平成30年3月11日で、東日本大震災から丸7年となる。
この復興からの道のりについての私の評価はすでに本誌(誰も語ろうとしない東日本大震災「復興政策」の大失敗 http://gendai.ismedia.jp/articles/-/49113)や拙著『復興が奪う地域の未来』(岩波書店)で述べてきた。いまもその見解は変わらないので多くはふれない。
ここではこの節目にあたって今一度、現在進行中の復興施策――ここでは原発事故災害についてのみ取り扱うこととする――の中身を点検したい。
とくに6年目からの「復興・創生期間」に入って生じてきた変化を、復興庁のホームページにあがっている文書を検討することから明らかにしてみたい。
おそらくここで示すことは、今現実に動いていること――森友問題における財務省の動き――をはじめ、この2年ほどの間にこの国の中枢で次々と起きてきたおかしな現象を解読するための糸口を提供するように思われる。
というのも、東日本大震災からの復興をめぐる政策文書をあらためてみてみると、平成28年に「復興・創生期間」へと入る前あたりから――第3次安倍内閣(平成26年12月24日)がスタートする前後から――その内容に大きな変化が起きていることがわかるからだ。
読者に理解しやすいようあえて強い言葉で表現すればこういうことだ。
その前まではまともだった。

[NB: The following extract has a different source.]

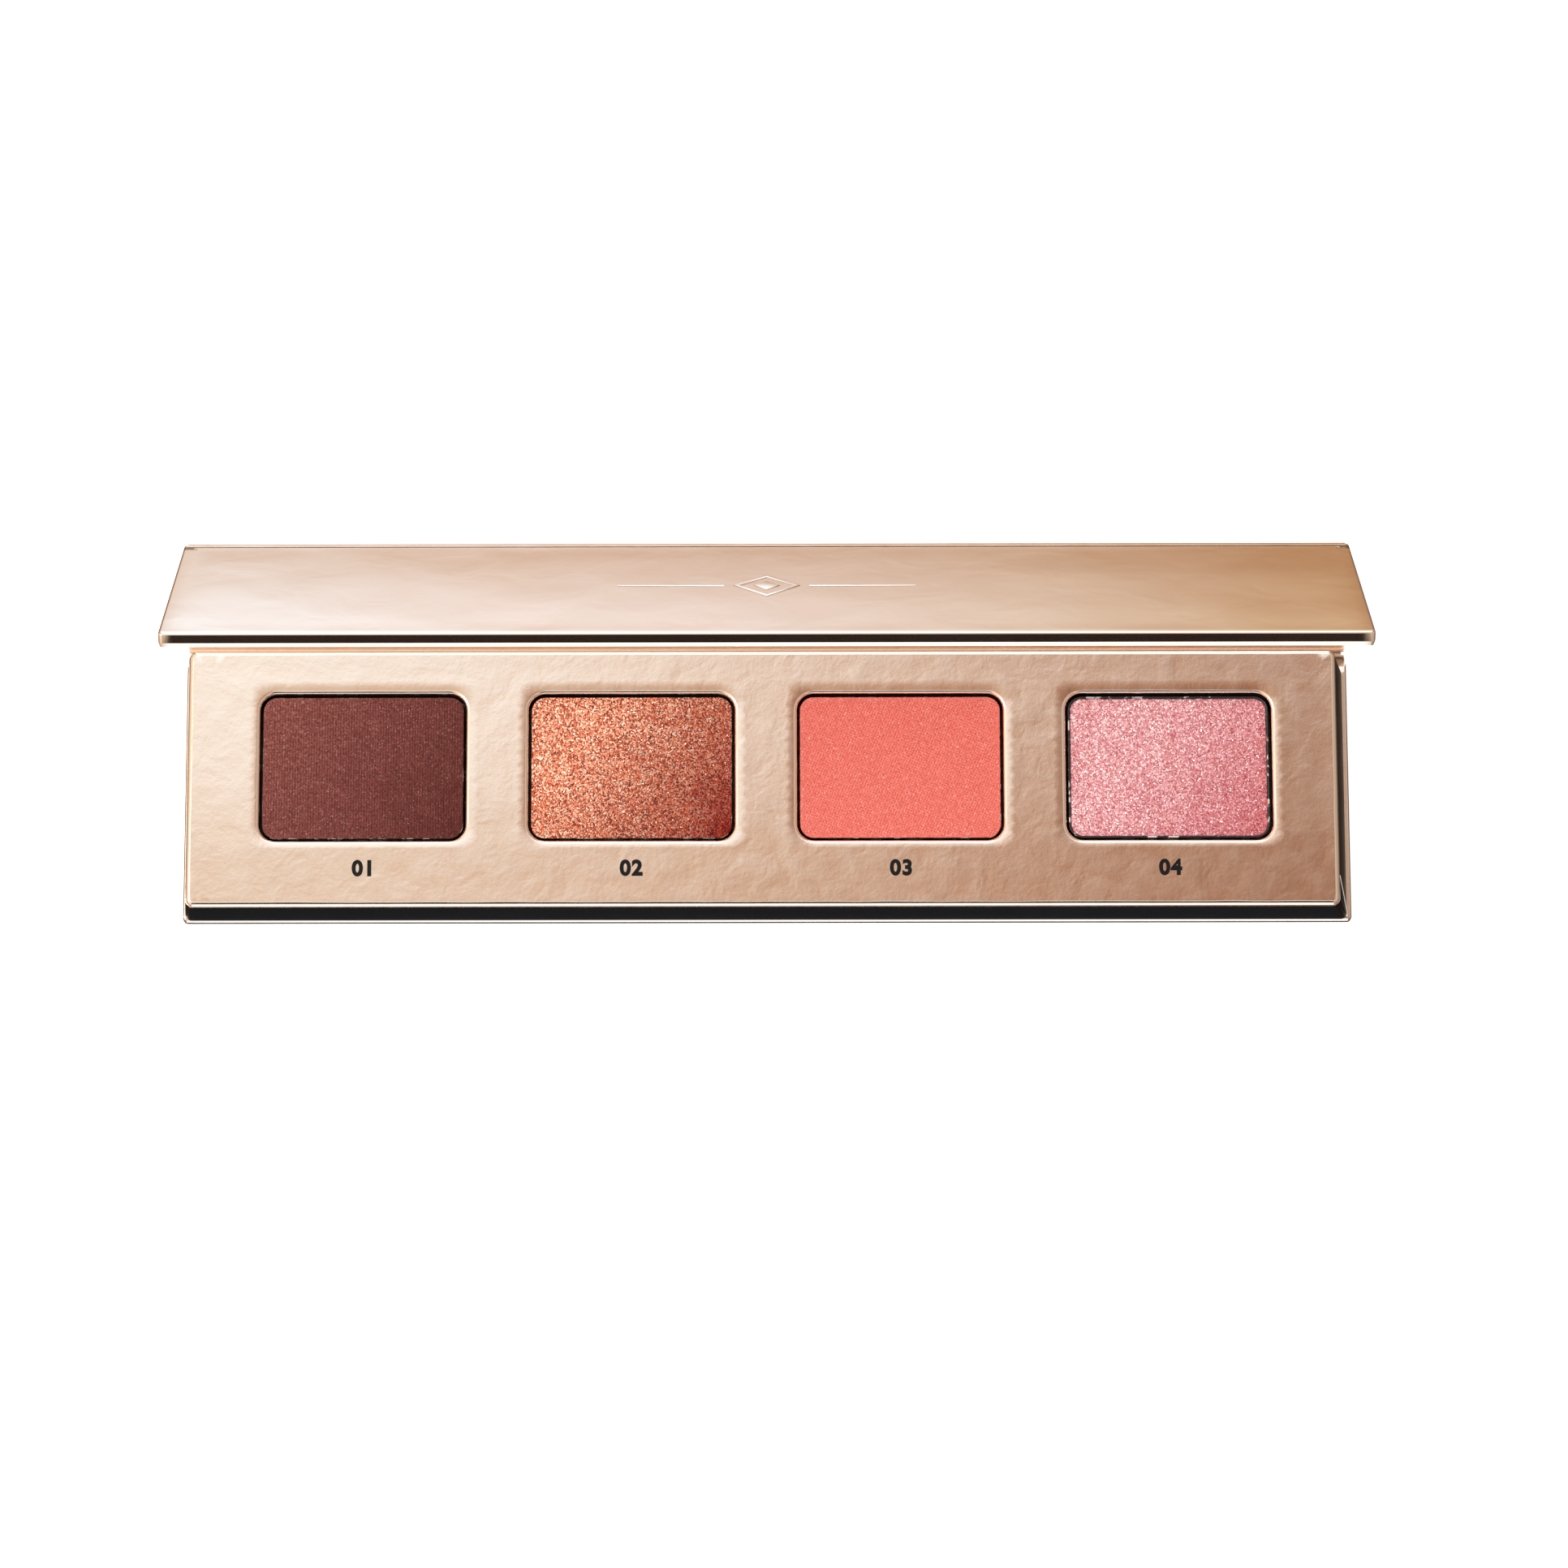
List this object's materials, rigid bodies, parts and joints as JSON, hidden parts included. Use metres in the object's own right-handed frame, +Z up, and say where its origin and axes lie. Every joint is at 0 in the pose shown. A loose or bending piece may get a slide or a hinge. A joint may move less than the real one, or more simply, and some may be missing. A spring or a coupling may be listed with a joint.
{
  "type": "eyeshadow palette",
  "caption": "Slim book-style eyeshadow palette: foil-wrapped base, folding spine and mirrored lid on paper hinges, with a tray of rectangular pans of pressed powder.",
  "frame": {"origin": "middle of the base's underside", "axes": "+X along the row of pans, +Y towards the hinge, +Z up"},
  "size_m": [0.12, 0.0387, 0.0304],
  "materials": {
    "foil_paper": "rose-gold foil laminated on wrapping paper, glossy with a faint ripple",
    "dark_foil_paper": "dark glossy foil paper",
    "foil_card": "rose-gold foil laminated on card, glossy with a soft wrinkle",
    "hinge_paper": "rose-gold foil paper, folded",
    "liner_paper": "rose-gold foil paper",
    "greyboard": "raw greyboard",
    "black_board": "black solid board",
    "glue": "double-sided adhesive sheet",
    "magnet": "nickel-plated",
    "mirror": "thin silvered glass",
    "tinplate": "bright pressed tinplate",
    "powder_brown": "matte pressed powder with a fine linen rib",
    "powder_copper": "glittering copper pressed powder",
    "powder_coral": "matte coral pressed powder with fine dimples",
    "powder_pink": "shimmering pink pressed powder"
  },
  "bodies": {
    "base": {"base_board": "greyboard", "base_wrap": "foil_paper", "lower_hinge_paper": "hinge_paper", "pan_1": "tinplate", "pan_2": "tinplate", "pan_3": "tinplate", "pan_4": "tinplate", "pan_pad_1": "glue", "pan_pad_2": "glue", "pan_pad_3": "glue", "pan_pad_4": "glue", "powder_1": "powder_brown", "powder_2": "powder_copper", "powder_3": "powder_coral", "powder_4": "powder_pink", "tray_floor_board_1": "greyboard", "tray_floor_board_2": "greyboard", "tray_glue_sheet": "glue", "tray_magnets": "magnet", "tray_panel": "foil_card", "tray_side_wrap": "dark_foil_paper", "tray_window_board": "black_board"},
    "spine": {"spine_board": "greyboard", "spine_liner": "liner_paper", "spine_wrap": "foil_paper", "upper_hinge_paper": "hinge_paper"},
    "lid": {"lid_board": "greyboard", "lid_liner": "liner_paper", "lid_magnets": "magnet", "lid_mirror": "mirror", "lid_mirror_pad": "glue", "lid_window_board": "greyboard", "lid_wrap": "foil_paper"}
  },
  "joints": [
    {"name": "spine_hinge", "type": "hinge", "parent": "base", "child": "spine", "pos_m": [0, 0.0142, 0], "axis": [1, 0, 0], "range_deg": [-32, 58], "deforming": ["lower_hinge_paper"]},
    {"name": "lid_hinge", "type": "hinge", "parent": "spine", "child": "lid", "pos_m": [0, 0.02455, 0.00647], "axis": [1, 0, 0], "range_deg": [-90, 0], "deforming": ["upper_hinge_paper"]}
  ]
}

むろん私の立場からすれば批判せざるをえない内容のものもあったが、それでもいまから見ればそんなにおかしなものではなかった。
そこにはある種の政府としての首尾一貫性があったし、なぜそうなるのかも、それなりに理解できるものが多かったのである。
しかし「復興・創生期間」以降は、何か悪意があるのではないかと感じざるをえないものが多くなっている。
それはとくに、昨年末に出された「風評払拭・リスクコミュニケーション強化戦略」(平成29年12月12日)に象徴的だということができる。
この戦略については後ほど取り上げることとして、ここではその前提となっている平成28年末の閣議決定「原子力災害からの福島復興の加速化の基本指針」(平成28年12月20日)の内容あたりから紹介していきたい。
「原子力災害からの福島復興の加速化の基本方針」は、震災から6年目の「復興・創生期間」にはいっていくなかで、進行する原発事故被害地域の復興についての国の取り組むべき方向性を示したものである。
その1年半前に原子力災害対策本部が示した平成27年「原子力災害からの福島復興の加速に向けて(改訂)」(平成27年6月12日)に変えたものだ。
この平成27年6月から平成28年12月への変化については、例えば平成27年にはあった文章――「帰還に向けて、住民の方々の間では、福島第一原発の状況に対する関心が大きいことを踏まえ、廃炉・汚染水対策の進捗状況や放射線データ等について、迅速かつ分かりやすい情報公開を図る」――が、平成28年には削られているなど注目すべき点が多いが、ここでは次の点のみ分析しておきたい。